I have here stated my purpose according to my view of official duty; and I intend no modification of my oft-expressed personal wish that all men everywhere could be free.
Yours,
A. Lincoln.
In addition, the Emancipation Proclamation only applied to slaves in the Confederate States. It did not free slaves in States that were not part of the Confederacy. Complete abolition of slavery only came about with the passage of the 13th Amendment to the Constitution on December 2, 1865.

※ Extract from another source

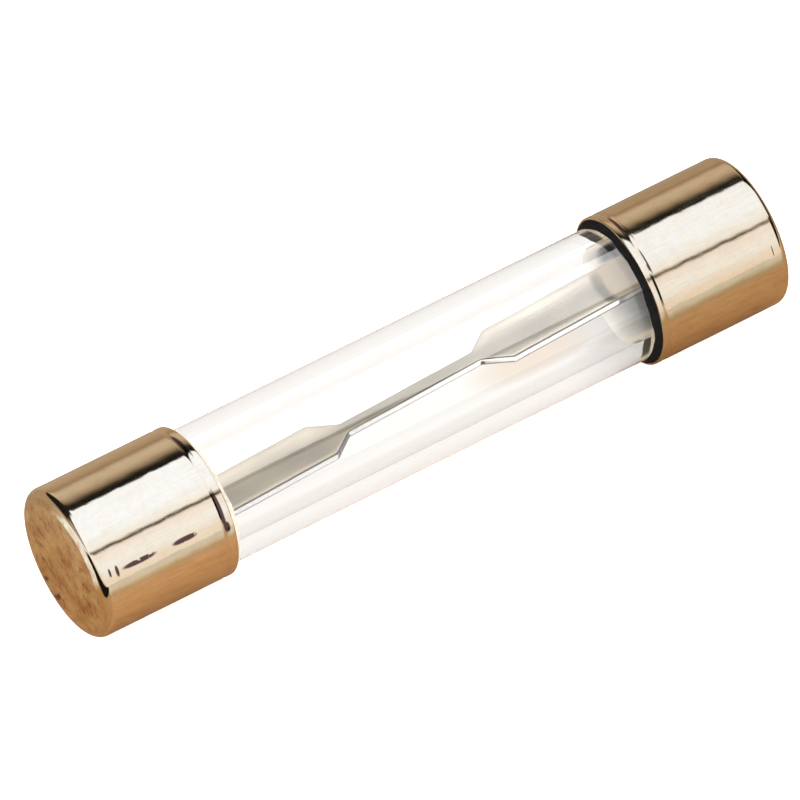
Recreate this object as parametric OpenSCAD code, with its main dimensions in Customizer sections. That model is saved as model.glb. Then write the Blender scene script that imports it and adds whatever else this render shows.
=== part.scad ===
// Glass-tube cartridge fuse, 1/4 x 1-1/4 inch class: a clear tube, two drawn brass end caps
// and a flat necked strip soldered between them. The long axis is X, the origin is the
// middle of the fuse, and every cap feature is drawn once about Z and then laid along X.

/* [Fuse] */
// Overall length, outer face to outer face
fuse_length = 31.75; // [28:0.25:34]

/* [End caps] */
// Outer diameter of the caps' cylinders
cap_diameter = 6.35; // [6.2:0.05:6.6]
// Length of each cap, closed face to mouth
cap_length = 6.05; // [5:0.05:7]
// Thickness of the drawn side wall
cap_wall = 0.22; // [0.18:0.01:0.28]
// Thickness of the closed end
cap_end_wall = 0.35; // [0.25:0.05:0.5]
// Rounding between the closed end and the side
cap_edge_radius = 0.36; // [0.2:0.02:0.5]
// Width of the rim that falls away round the closed face, side wall rounding included
rim_width = 0.62; // [0.52:0.02:0.9]
// Slope of that rim, in degrees
rim_tilt = 8; // [2:0.5:12]
// Distance of the rolled groove's middle from the mouth
lip_width = 0.36; // [0.26:0.02:0.5]
// Depth of the groove behind the lip
groove_depth = 0.03; // [0.01:0.005:0.05]
// How far the mouth opens out on the inside to guide the tube in
bell_height = 0.13; // [0.06:0.01:0.15]
// Length over which the mouth opens out
bell_length = 0.45; // [0.3:0.05:0.8]

/* [Rating marks] */
// Number of blank stamped bars round each closed end
mark_count = 8; // [0:1:12]
// Depth of the stamped bars
mark_depth = 0.03; // [0.02:0.005:0.1]

/* [Glass tube] */
// Outer diameter of the tube
tube_diameter = 5.7; // [5.5:0.05:5.75]
// Diameter of the tube's bore
tube_bore = 4.3; // [3.9:0.1:4.6]
// Length of the tube
tube_length = 30.1; // [26:0.1:30.6]
// Rounding of the fire-polished tube ends
tube_end_radius = 0.2; // [0.1:0.05:0.3]

/* [Fuse strip] */
// Width of the strip's two broad ends
strip_width = 2.5; // [2:0.05:2.8]
// Thickness of the strip
strip_thickness = 0.3; // [0.15:0.05:0.4]
// Width of the neck that melts
neck_width = 0.75; // [0.4:0.05:1.2]
// Length of the neck
neck_length = 6.2; // [3:0.1:8]
// Length of the taper between the neck and each broad end
taper_length = 1.05; // [0.5:0.05:2]
// Slope of the strip from one side of the bore to the other, in degrees
strip_slope = 2.8; // [0:0.1:3]
// Turn of the strip about the long axis, in degrees from level
strip_turn = 20; // [0:5:90]

/* [Solder and cement] */
// Length of the solder plug from the cap's inner face into the bore
solder_length = 1.5; // [1:0.1:2.2]
// Height of the solder's domed face
solder_dome = 0.5; // [0.2:0.1:0.8]
// Distance of the cement behind the cap's mouth where it meets the cap
cement_setback = 0.05; // [0.02:0.01:0.3]
// How far the cement runs out past the mouth along the glass
cement_fillet = 0.22; // [0:0.02:0.4]

/* [Hidden] */
$fn = 96;

BRASS = "goldenrod";
cap_radius = cap_diameter / 2;
cap_inner_radius = cap_radius - cap_wall;
inner_corner_radius = 0.15;
lip_edge_radius = 0.05;
groove_radius = 0.30;
// The flat of the closed face, the sloping rim round it and the height where the side starts
flat_radius = cap_radius - rim_width;
rim_radius = cap_radius - cap_edge_radius * (1 - sin(rim_tilt));
rim_drop = (rim_radius - flat_radius) * tan(rim_tilt);
side_start = rim_drop + cap_edge_radius * cos(rim_tilt);
// Radius of the arc that rises bell_height over bell_length
bell_radius = (bell_height * bell_height + bell_length * bell_length) / (2 * bell_height);
tube_radius = tube_diameter / 2;
bore_radius = tube_bore / 2;
// Distance from a cap's closed outer face to the end of the tube inside it
tube_inset = (fuse_length - tube_length) / 2;

// Stamped bars: blank blocks on two short arcs, one above and one below the centre
mark_size = [0.42, 0.8];
mark_ring_radius = 1.75;
mark_pitch = 26;

// The strip stops just short of the caps' closed ends
strip_end_gap = 0.12;
strip_length = fuse_length - 2 * (cap_end_wall + strip_end_gap);
broad_length = (strip_length - neck_length) / 2 - taper_length;

solder_flange_radius = cap_inner_radius - 0.2;
solder_bore_gap = 0.1;
solder_plug_radius = bore_radius - solder_bore_gap;
// Radius of the sphere whose cap, solder_dome high, closes the plug
dome_radius = (solder_plug_radius * solder_plug_radius + solder_dome * solder_dome) / (2 * solder_dome);
eps = 0.01;

// Puts a shape drawn along +Z from a closed end at z = 0 onto the left or right end of the fuse
module at_end(side) {
    translate([side * fuse_length / 2, 0, 0]) rotate([0, -90 * side, 0]) children();
}

// Half section of a cap in radius and height, closed face at the bottom
module cap_section() {
    difference() {
        union() {
            polygon([[0, 0], [flat_radius, 0], [rim_radius, rim_drop],
                     [rim_radius, side_start], [0, side_start]]);
            translate([cap_radius - cap_edge_radius, side_start]) circle(cap_edge_radius);
            translate([0, side_start])
                square([cap_radius, cap_length - side_start - lip_edge_radius]);
            translate([0, side_start])
                square([cap_radius - lip_edge_radius, cap_length - side_start]);
            translate([cap_radius - lip_edge_radius, cap_length - lip_edge_radius])
                circle(lip_edge_radius);
        }
        cap_cavity_section();
        translate([cap_radius + groove_radius - groove_depth, cap_length - lip_width])
            circle(groove_radius);
    }
}

// Half section of the space inside a cap: rounded inner corner and bell mouth
module cap_cavity_section() {
    corner = cap_inner_radius - inner_corner_radius;
    bell_start = cap_length - bell_length;
    translate([-eps, cap_end_wall]) square([corner + eps, cap_length]);
    translate([-eps, cap_end_wall + inner_corner_radius]) square([cap_inner_radius + eps, cap_length]);
    translate([corner, cap_end_wall + inner_corner_radius]) circle(inner_corner_radius);
    difference() {
        translate([0, bell_start]) square([cap_inner_radius + bell_height, bell_length + eps]);
        translate([cap_inner_radius + bell_radius, bell_start]) circle(bell_radius, $fn = 720);
    }
}

// Blank bars pressed into a closed end, in place of a rating stamp
module stamped_marks() {
    per_arc = mark_count / 2;
    for (i = [0 : mark_count - 1]) {
        arc_side = i < per_arc ? 90 : 270;
        step = (i % per_arc) - (per_arc - 1) / 2;
        rotate([0, 0, arc_side + step * mark_pitch])
            translate([mark_ring_radius - mark_size[1] / 2, -mark_size[0] / 2, -eps])
                cube([mark_size[1], mark_size[0], mark_depth + eps]);
    }
}

module end_cap(side) {
    color(BRASS) at_end(side) difference() {
        rotate_extrude() cap_section();
        stamped_marks();
    }
}

module left_cap() end_cap(-1);
module right_cap() end_cap(1);

// Open glass tube with fire-polished ends
module glass_tube() {
    wall = tube_radius - bore_radius;
    flat_wall = wall - 2 * tube_end_radius;
    color("lightcyan", 0.35) translate([-tube_length / 2, 0, 0]) rotate([0, 90, 0])
        rotate_extrude() translate([bore_radius, 0]) {
            translate([0, tube_end_radius]) square([wall, tube_length - 2 * tube_end_radius]);
            translate([tube_end_radius, 0]) square([flat_wall, tube_length]);
            for (x = [tube_end_radius, wall - tube_end_radius])
                for (y = [tube_end_radius, tube_length - tube_end_radius])
                    translate([x, y]) circle(tube_end_radius);
        }
}

// Flat outline of the strip, long axis along X
module strip_outline() {
    half = [for (side = [1, -1]) [for (p = [[strip_length / 2, strip_width / 2],
                                            [neck_length / 2 + taper_length, strip_width / 2],
                                            [neck_length / 2, neck_width / 2]]) [p[0] * side, p[1]]]];
    upper = [half[0][0], half[0][1], half[0][2], half[1][2], half[1][1], half[1][0]];
    lower = [for (i = [5 : -1 : 0]) [upper[i][0], -upper[i][1]]];
    polygon(concat(upper, lower));
}

// The strip turned about the long axis, its right end raised along its own normal
module placed_strip() {
    rotate([-strip_turn, 0, 0]) rotate([0, -strip_slope, 0])
        translate([0, 0, -strip_thickness / 2]) linear_extrude(strip_thickness) strip_outline();
}

module fuse_strip() {
    color("silver") placed_strip();
}

// Solder pooled on the cap's floor and domed into the bore, frozen round the strip's end
module end_solder(side) {
    color("lightgray") difference() {
        at_end(side) rotate_extrude() {
            translate([0, cap_end_wall]) square([solder_flange_radius, tube_inset - cap_end_wall]);
            translate([0, cap_end_wall])
                square([solder_plug_radius, solder_length - solder_dome]);
            intersection() {
                translate([0, cap_end_wall + solder_length - dome_radius]) circle(dome_radius);
                translate([0, cap_end_wall]) square([solder_plug_radius, solder_length]);
            }
        }
        placed_strip();
    }
}

module left_solder() end_solder(-1);
module right_solder() end_solder(1);

// Cement filling the gap between the tube and a cap, run out past the bell mouth onto the glass
module cement_ring(side) {
    start = tube_inset + tube_end_radius;
    outer_radius = cap_inner_radius + bell_height;
    face = cap_length - cement_setback;
    color("dimgray") at_end(side) rotate_extrude() difference() {
        polygon([[tube_radius, start], [outer_radius, start], [outer_radius, face],
                 [tube_radius, cap_length + cement_fillet]]);
        cap_section();
    }
}

module left_cement() cement_ring(-1);
module right_cement() cement_ring(1);

glass_tube();
left_cap();
right_cap();
fuse_strip();
left_solder();
right_solder();
left_cement();
right_cement();
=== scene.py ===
"""Looks for a glass-tube cartridge fuse. Finer caps, glass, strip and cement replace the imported
CAD meshes; the solder keeps its own. Materials are procedural, and the stage is a pale floor in
soft studio light."""
import math

import bmesh
import bpy
import numpy as np
from mathutils import Matrix, Vector


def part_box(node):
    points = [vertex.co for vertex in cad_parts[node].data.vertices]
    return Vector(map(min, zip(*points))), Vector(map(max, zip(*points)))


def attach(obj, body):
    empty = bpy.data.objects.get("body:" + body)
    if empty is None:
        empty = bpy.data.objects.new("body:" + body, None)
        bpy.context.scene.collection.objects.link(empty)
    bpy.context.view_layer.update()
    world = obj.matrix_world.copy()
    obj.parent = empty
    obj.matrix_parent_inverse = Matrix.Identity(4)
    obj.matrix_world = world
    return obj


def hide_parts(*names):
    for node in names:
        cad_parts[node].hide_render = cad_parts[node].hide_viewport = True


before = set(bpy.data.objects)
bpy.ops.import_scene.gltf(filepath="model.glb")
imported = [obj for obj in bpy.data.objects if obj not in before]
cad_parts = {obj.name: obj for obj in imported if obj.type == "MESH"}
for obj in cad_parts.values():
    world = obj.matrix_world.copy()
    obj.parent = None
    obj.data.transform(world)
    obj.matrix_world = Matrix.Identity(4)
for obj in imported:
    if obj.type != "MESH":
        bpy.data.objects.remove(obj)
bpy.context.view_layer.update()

MM = 0.001
BODY = "root"


# ---------------------------------------------------------------- measures from the frame
def node_box(name):
    low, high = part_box(name)
    return np.array(low), np.array(high)


cap_low, cap_high = node_box("right_cap")
tube_high = node_box("glass_tube")[1]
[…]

As to being racist, I suspect that almost all the early Presidents were and not a few of the more modern Presidents as well, but one stands out, Woodrow Wilson. He regretted the loss of the South in the Civil War and re-segregated the Federal Civil Service which had been desegregated during reconstruction. He also told a group of black professionals who appeared at the White House to protest the new policies that “segregation is not a humiliation but a benefit, and ought to be so regarded by you gentlemen.” He also segregated the Armed Forces putting all blacks in all black regiments with white officers. Another outstanding example is senator Robert Byrd (D W. VA) who was Kleagle and Exalted Cyclops of his local KKK who frequently used the “N” word. His name is on numerous public buildings, highways, and other assorted public works. Then there is Earl Warren, who when he was Attorney General of California, urged the removal of all Japanese from the West Coast after the attack on Pearl Harbor. His remarks on the matter were entirely racist. There are many more who could be named, but if we want to cleanse all traces of slave owners and racist, we have a huge job ahead including our currency. Slave owner George Washington on the $1 bill, slave owner Thomas Jefferson on the $2 bill, slave owner Ulysses S. Grant on the $50 bill and slave owner Benjamin Franklin on the $100 bill.